And predictably, the “progressives” are angry that we are not engaged in a clear cut frontal attack right at the fortifications and into the artillery of the other side.
even when I allow myself to hold out the slight hope that you are right, I still can’t motivate myself to write about the Kabuki Theatre that gets us there.
it’s not a kabuki theater, it is a power struggle. What I think is weird about the American left is that much of it appears to have intellectually accepted critiques like those of Chomsky or Zinn or even Mills to some extent, but then remain shocked when things work as Chomsky/Zinn/Mills say things will work. If you have come to a political analysis where you believe that the forms of representative democracy are an overlay on a system of corporate power and elite privilege, then it’s weird to complain that the system is not highly responsive to genuine popular demands for change and has to be wedged into it.
You are right, it IS a power struggle. A power struggle between what the people want, and what congress gets paid by special interests to obstruct.
Money is power, so special interests win. I always thought we would get a ‘foot in the door’, now I doubt we get that.

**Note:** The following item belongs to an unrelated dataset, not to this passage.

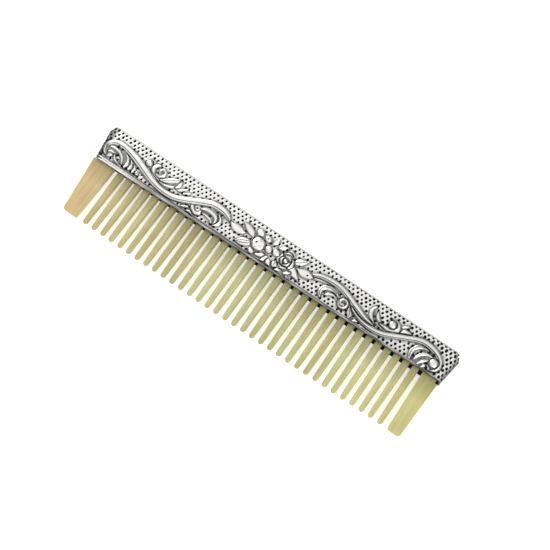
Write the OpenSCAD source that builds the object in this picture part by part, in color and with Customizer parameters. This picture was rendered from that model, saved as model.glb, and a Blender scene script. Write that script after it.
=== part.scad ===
// Silver-mounted dress comb of pale horn.
// The comb lies flat on its back panel. X runs along its length, +Y points to the spine,
// +Z points out of the front panel. The origin is the middle of its footprint, on the table.
// Inside the modules a point is [x from the middle, y from the top of the spine, z from the
// middle of the thickness], and in_place() moves it to the comb's own frame.

/* [Overall] */
// Length over the two rounded ends of the mount
comb_length = 109; // [100:1:118]
// Height from the top of the spine to the longest tooth tips
comb_height = 26.8; // [25:0.1:29]
// Thickness over the raised ornament of both panels
comb_thickness = 5; // [4.8:0.1:5.6]

/* [Silver mount] */
// Thickness over the flat ground of both panels
mount_thickness = 3.8; // [3.6:0.1:4.2]
// Thickness of the silver sheet
sheet = 0.4; // [0.3:0.05:0.5]
// Height of the plain rounded band along the spine
spine_height = 0.7; // [0.6:0.05:0.8]
// Depth of the front panel at its left end
front_depth_left = 10.45; // [10.1:0.05:10.6]
// Depth of the front panel at its right end, where it was trimmed askew
front_depth_right = 9.25; // [9:0.05:10]
// Depth of the back panel
back_depth = 10; // [9.5:0.05:10.1]
// How far below the spine the mount is at its widest
widest_below_top = 2.3; // [1.8:0.1:3]
// How far each end draws in from its widest place up to the spine
end_draw_top = 0.8; // [0.4:0.1:1.2]
// How far each end draws in from its widest place down to the mouth
end_draw_mouth = 1.2; // [0.8:0.1:1.5]
// Width of the half-round wire along each mouth
wire_width = 0.5; // [0.4:0.05:0.6]

/* [Horn blade] */
// Number of fine teeth between the two broad end teeth
fine_teeth = 34; // [30:1:34]
// Distance from one fine tooth to the next
tooth_pitch = 2.76; // [2.7:0.01:2.78]
// Where the middle of the first fine tooth is, along X
first_tooth_x = -44.9; // [-45.5:0.1:-44]
// Width of a fine tooth at its root
tooth_root_width = 1.97; // [1.8:0.01:2.1]
// Width of a fine tooth just above its round tip
tooth_tip_width = 1.5; // [1.3:0.05:1.6]
// How far below the spine the slots between the teeth end, inside the mount
slot_root_depth = 9; // [8.8:0.05:9.1]
// Thickness of the blade in the mount and at the roots of the teeth
blade_thickness = 2.2; // [1.9:0.1:2.4]
// Thickness of the teeth at their tips
tip_thickness = 1.1; // [0.8:0.1:1.4]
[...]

Obama could pass a public option, but he is an accommodator, so the public loses.
Again.
nalbar
That’s exactly what I mean. You begin by noting that the government is controlled by the special interests. And then you are upset that Obama cannot simply decree a change. The people who own the senate are not going to give up simply because they don’t totally control the President. And Obama, even if he wanted to, has no ability to abolish a bizilion dollar power that has tentacles all over DC (and in the statehouses and courts).
The best you can hope for in this situation is what we have – a smartly run guerrilla campaign that is nibbling at the edges.
I accept Obama’s meta-strategy. If he had joined Kucinich in calling for single-payer in the primaries, he would have joined Kucinich back in Congress. He had to run right with Clinton on the issues to keep people focused on ‘change’, as ironic as that might sound.
And that meant that single-payer was off the table because he had no mandate for it. Sometimes you run for president to push an issue like campaign finance reform or the budget deficit or family values. Other times, you run to win. Obama ran to win and I respect him for that.
But, he has to figure out a way to pass the plan he ran on, because that is as diluted as we can afford the health care plan to be. He can do that, but he isn’t getting the help he needs from the key senators.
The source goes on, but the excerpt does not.